Within the material below, transcribe exactly the lines from the one holding "Write part 2 of" through the one holding "return found", keeping both ends and skipping the rest.
------------------------------------------------------------
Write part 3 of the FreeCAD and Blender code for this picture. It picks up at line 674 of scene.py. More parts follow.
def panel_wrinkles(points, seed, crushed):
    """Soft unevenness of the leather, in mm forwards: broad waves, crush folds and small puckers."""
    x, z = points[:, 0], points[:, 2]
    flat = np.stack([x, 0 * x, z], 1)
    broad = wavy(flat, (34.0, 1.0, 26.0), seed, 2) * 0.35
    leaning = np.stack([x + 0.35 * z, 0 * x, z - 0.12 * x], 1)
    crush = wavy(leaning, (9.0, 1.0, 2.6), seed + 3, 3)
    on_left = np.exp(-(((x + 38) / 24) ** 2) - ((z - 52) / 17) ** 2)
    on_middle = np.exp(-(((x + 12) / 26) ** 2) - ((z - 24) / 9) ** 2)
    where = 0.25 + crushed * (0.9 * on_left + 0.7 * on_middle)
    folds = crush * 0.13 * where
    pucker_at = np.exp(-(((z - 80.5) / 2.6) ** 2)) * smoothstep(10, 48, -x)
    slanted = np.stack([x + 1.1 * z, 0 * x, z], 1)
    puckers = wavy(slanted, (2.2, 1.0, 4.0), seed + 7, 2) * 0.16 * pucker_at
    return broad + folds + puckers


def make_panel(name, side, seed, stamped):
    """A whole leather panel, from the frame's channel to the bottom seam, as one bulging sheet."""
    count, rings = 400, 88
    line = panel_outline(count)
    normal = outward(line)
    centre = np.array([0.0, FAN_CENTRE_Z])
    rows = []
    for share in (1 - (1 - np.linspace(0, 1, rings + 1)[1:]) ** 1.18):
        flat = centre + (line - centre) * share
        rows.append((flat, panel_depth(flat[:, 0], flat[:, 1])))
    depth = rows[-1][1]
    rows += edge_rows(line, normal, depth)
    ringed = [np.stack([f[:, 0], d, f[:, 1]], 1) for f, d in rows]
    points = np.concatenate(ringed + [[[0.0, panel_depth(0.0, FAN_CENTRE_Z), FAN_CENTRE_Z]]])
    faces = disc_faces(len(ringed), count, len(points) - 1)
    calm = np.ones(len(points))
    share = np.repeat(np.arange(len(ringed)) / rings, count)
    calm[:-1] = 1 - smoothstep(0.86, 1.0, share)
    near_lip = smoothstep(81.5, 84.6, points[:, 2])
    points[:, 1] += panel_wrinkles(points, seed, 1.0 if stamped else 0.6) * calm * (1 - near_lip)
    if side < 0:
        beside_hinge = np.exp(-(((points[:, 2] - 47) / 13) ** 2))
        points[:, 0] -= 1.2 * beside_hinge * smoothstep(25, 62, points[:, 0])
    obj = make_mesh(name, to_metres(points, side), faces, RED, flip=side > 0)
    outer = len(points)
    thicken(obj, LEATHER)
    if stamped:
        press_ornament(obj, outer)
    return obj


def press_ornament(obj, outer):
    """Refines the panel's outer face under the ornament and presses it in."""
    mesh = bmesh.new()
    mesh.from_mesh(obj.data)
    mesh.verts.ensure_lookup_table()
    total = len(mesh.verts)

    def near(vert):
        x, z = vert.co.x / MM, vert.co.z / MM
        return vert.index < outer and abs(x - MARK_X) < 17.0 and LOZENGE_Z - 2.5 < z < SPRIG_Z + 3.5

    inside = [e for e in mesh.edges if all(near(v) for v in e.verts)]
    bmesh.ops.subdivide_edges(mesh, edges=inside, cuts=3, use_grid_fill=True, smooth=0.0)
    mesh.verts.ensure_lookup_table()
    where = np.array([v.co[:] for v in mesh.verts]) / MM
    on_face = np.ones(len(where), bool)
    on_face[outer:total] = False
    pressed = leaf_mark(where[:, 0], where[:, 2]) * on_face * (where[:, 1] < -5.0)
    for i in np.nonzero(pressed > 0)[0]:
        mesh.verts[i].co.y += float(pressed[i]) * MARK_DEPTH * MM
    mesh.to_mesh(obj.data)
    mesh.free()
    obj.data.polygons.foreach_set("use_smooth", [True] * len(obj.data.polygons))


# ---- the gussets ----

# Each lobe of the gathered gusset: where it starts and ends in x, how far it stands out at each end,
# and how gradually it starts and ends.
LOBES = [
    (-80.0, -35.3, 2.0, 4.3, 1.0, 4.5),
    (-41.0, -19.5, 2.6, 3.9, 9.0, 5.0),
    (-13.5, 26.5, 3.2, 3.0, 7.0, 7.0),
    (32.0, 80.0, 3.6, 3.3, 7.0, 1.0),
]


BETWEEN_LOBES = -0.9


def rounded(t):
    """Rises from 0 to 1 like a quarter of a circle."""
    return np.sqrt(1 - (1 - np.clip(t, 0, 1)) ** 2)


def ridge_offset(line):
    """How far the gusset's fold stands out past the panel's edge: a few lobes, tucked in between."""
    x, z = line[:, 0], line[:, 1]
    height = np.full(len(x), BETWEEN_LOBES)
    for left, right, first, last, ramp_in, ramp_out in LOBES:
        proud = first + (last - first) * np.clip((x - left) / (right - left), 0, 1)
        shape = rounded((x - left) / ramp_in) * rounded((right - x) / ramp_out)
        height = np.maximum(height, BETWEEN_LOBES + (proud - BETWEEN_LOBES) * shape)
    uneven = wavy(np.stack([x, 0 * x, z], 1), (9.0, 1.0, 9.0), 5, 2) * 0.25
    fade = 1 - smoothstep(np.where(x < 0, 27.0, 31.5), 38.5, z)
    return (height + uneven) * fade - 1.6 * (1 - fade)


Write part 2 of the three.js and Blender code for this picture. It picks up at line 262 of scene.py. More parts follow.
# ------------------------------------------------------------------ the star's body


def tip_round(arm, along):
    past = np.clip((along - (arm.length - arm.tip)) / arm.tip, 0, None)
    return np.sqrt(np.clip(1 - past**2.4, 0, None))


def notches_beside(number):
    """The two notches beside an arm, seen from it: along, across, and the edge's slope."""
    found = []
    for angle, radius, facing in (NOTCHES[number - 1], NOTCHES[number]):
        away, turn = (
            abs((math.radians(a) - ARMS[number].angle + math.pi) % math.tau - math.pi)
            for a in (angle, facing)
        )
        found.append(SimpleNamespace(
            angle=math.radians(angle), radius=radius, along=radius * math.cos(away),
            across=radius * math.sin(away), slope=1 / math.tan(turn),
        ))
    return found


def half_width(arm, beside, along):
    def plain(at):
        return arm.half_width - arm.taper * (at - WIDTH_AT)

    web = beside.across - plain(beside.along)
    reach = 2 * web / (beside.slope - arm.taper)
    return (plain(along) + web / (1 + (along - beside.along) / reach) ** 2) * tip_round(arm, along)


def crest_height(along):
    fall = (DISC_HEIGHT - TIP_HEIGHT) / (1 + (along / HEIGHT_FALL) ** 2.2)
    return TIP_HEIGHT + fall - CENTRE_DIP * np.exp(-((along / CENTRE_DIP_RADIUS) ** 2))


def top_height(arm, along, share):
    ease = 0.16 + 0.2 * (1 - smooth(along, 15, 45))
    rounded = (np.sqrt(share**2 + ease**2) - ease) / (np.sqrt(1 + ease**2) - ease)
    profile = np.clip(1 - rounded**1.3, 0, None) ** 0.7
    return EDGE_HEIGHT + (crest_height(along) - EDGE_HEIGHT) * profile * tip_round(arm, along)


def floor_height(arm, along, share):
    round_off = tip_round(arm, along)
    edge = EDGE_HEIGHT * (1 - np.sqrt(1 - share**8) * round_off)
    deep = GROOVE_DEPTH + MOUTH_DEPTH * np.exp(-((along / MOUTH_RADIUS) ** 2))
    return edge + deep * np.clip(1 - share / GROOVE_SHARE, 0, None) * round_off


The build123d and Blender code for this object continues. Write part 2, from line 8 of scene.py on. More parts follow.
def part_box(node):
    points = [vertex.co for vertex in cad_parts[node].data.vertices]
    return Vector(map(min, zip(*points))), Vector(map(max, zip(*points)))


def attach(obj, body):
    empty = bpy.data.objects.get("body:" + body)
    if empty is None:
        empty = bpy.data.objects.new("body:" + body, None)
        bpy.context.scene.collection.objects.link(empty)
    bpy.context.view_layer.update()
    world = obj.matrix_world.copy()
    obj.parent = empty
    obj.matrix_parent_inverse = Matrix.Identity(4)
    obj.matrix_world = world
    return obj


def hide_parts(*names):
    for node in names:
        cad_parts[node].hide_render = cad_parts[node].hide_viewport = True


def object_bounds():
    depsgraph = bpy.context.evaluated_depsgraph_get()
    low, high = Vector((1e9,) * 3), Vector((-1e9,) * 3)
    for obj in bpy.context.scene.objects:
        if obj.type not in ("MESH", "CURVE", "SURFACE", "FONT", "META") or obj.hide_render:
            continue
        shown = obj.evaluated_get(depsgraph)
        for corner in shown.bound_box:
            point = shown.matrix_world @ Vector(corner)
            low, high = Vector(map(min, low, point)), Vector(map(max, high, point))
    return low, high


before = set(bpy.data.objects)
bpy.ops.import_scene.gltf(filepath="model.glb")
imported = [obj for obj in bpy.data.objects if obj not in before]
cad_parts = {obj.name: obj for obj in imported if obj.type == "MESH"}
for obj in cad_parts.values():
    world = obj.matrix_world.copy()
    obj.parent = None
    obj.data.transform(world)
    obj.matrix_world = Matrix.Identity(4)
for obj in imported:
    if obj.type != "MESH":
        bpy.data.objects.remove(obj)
------------------------------------------------------------
◆ Solution to the exercise:
Write part 2 of the three.js and Blender code for this picture. It picks up at line 262 of scene.py. More parts follow.
# ------------------------------------------------------------------ the star's body


def tip_round(arm, along):
    past = np.clip((along - (arm.length - arm.tip)) / arm.tip, 0, None)
    return np.sqrt(np.clip(1 - past**2.4, 0, None))


def notches_beside(number):
    """The two notches beside an arm, seen from it: along, across, and the edge's slope."""
    found = []
    for angle, radius, facing in (NOTCHES[number - 1], NOTCHES[number]):
        away, turn = (
            abs((math.radians(a) - ARMS[number].angle + math.pi) % math.tau - math.pi)
            for a in (angle, facing)
        )
        found.append(SimpleNamespace(
            angle=math.radians(angle), radius=radius, along=radius * math.cos(away),
            across=radius * math.sin(away), slope=1 / math.tan(turn),
        ))
    return found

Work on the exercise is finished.